DATA LINES
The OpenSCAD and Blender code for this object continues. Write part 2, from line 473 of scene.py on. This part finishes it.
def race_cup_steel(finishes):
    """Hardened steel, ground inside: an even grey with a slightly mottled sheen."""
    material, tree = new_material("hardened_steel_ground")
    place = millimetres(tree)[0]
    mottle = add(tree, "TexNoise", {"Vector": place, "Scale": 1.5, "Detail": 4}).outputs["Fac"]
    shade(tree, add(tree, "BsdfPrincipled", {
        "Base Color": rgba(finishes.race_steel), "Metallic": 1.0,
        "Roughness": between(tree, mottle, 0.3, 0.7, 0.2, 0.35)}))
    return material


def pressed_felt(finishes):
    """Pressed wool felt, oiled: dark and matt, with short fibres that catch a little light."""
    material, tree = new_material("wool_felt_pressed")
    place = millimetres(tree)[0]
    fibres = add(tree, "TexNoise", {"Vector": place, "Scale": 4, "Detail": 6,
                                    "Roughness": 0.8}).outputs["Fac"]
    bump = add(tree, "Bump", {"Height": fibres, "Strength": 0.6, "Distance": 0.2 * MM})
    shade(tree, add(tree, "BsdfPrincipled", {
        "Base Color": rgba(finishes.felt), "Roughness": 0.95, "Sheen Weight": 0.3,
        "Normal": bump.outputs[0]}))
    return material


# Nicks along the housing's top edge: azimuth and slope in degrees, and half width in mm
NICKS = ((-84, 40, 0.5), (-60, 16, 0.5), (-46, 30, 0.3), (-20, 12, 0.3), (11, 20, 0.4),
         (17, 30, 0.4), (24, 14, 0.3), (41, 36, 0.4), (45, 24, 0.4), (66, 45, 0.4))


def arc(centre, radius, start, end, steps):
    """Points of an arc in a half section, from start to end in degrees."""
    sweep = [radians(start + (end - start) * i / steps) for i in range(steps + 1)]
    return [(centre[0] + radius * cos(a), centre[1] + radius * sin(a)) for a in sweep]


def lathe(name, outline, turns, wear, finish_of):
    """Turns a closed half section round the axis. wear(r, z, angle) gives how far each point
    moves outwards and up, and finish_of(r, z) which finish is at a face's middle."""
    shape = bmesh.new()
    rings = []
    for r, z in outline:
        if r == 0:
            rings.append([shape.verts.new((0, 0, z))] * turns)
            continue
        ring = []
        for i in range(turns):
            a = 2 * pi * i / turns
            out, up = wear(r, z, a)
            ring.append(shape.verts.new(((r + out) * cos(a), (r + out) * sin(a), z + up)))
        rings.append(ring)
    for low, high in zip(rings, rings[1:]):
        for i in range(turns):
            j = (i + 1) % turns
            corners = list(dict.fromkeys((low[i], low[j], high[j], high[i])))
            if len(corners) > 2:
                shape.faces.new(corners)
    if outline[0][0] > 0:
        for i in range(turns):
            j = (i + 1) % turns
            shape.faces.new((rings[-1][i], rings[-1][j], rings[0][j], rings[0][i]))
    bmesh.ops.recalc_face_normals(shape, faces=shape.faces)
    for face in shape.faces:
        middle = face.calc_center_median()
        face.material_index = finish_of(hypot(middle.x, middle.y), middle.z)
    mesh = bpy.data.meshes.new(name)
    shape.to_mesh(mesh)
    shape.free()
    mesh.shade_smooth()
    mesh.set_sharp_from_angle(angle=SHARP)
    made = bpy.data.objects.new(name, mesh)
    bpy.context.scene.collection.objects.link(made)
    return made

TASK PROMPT
Set down the material above again, word for word.

THE ANSWER
The OpenSCAD and Blender code for this object continues. Write part 2, from line 473 of scene.py on. This part finishes it.
def race_cup_steel(finishes):
    """Hardened steel, ground inside: an even grey with a slightly mottled sheen."""
    material, tree = new_material("hardened_steel_ground")
    place = millimetres(tree)[0]
    mottle = add(tree, "TexNoise", {"Vector": place, "Scale": 1.5, "Detail": 4}).outputs["Fac"]
    shade(tree, add(tree, "BsdfPrincipled", {
        "Base Color": rgba(finishes.race_steel), "Metallic": 1.0,
        "Roughness": between(tree, mottle, 0.3, 0.7, 0.2, 0.35)}))
    return material


def pressed_felt(finishes):
    """Pressed wool felt, oiled: dark and matt, with short fibres that catch a little light."""
    material, tree = new_material("wool_felt_pressed")
    place = millimetres(tree)[0]
    fibres = add(tree, "TexNoise", {"Vector": place, "Scale": 4, "Detail": 6,
                                    "Roughness": 0.8}).outputs["Fac"]
    bump = add(tree, "Bump", {"Height": fibres, "Strength": 0.6, "Distance": 0.2 * MM})
    shade(tree, add(tree, "BsdfPrincipled", {
        "Base Color": rgba(finishes.felt), "Roughness": 0.95, "Sheen Weight": 0.3,
        "Normal": bump.outputs[0]}))
    return material


# Nicks along the housing's top edge: azimuth and slope in degrees, and half width in mm
NICKS = ((-84, 40, 0.5), (-60, 16, 0.5), (-46, 30, 0.3), (-20, 12, 0.3), (11, 20, 0.4),
         (17, 30, 0.4), (24, 14, 0.3), (41, 36, 0.4), (45, 24, 0.4), (66, 45, 0.4))


def arc(centre, radius, start, end, steps):
    """Points of an arc in a half section, from start to end in degrees."""
    sweep = [radians(start + (end - start) * i / steps) for i in range(steps + 1)]
    return [(centre[0] + radius * cos(a), centre[1] + radius * sin(a)) for a in sweep]


def lathe(name, outline, turns, wear, finish_of):
    """Turns a closed half section round the axis. wear(r, z, angle) gives how far each point
    moves outwards and up, and finish_of(r, z) which finish is at a face's middle."""
    shape = bmesh.new()
    rings = []
    for r, z in outline:
        if r == 0:
            rings.append([shape.verts.new((0, 0, z))] * turns)
            continue
        ring = []
        for i in range(turns):
            a = 2 * pi * i / turns
            out, up = wear(r, z, a)
            ring.append(shape.verts.new(((r + out) * cos(a), (r + out) * sin(a), z + up)))
        rings.append(ring)
    for low, high in zip(rings, rings[1:]):
        for i in range(turns):
            j = (i + 1) % turns
            corners = list(dict.fromkeys((low[i], low[j], high[j], high[i])))
            if len(corners) > 2:
                shape.faces.new(corners)
    if outline[0][0] > 0:
        for i in range(turns):
            j = (i + 1) % turns
            shape.faces.new((rings[-1][i], rings[-1][j], rings[0][j], rings[0][i]))
    bmesh.ops.recalc_face_normals(shape, faces=shape.faces)
    for face in shape.faces:
        middle = face.calc_center_median()
        face.material_index = finish_of(hypot(middle.x, middle.y), middle.z)
    mesh = bpy.data.meshes.new(name)
    shape.to_mesh(mesh)
    shape.free()
    mesh.shade_smooth()
    mesh.set_sharp_from_angle(angle=SHARP)
    made = bpy.data.objects.new(name, mesh)
    bpy.context.scene.collection.objects.link(made)
    return made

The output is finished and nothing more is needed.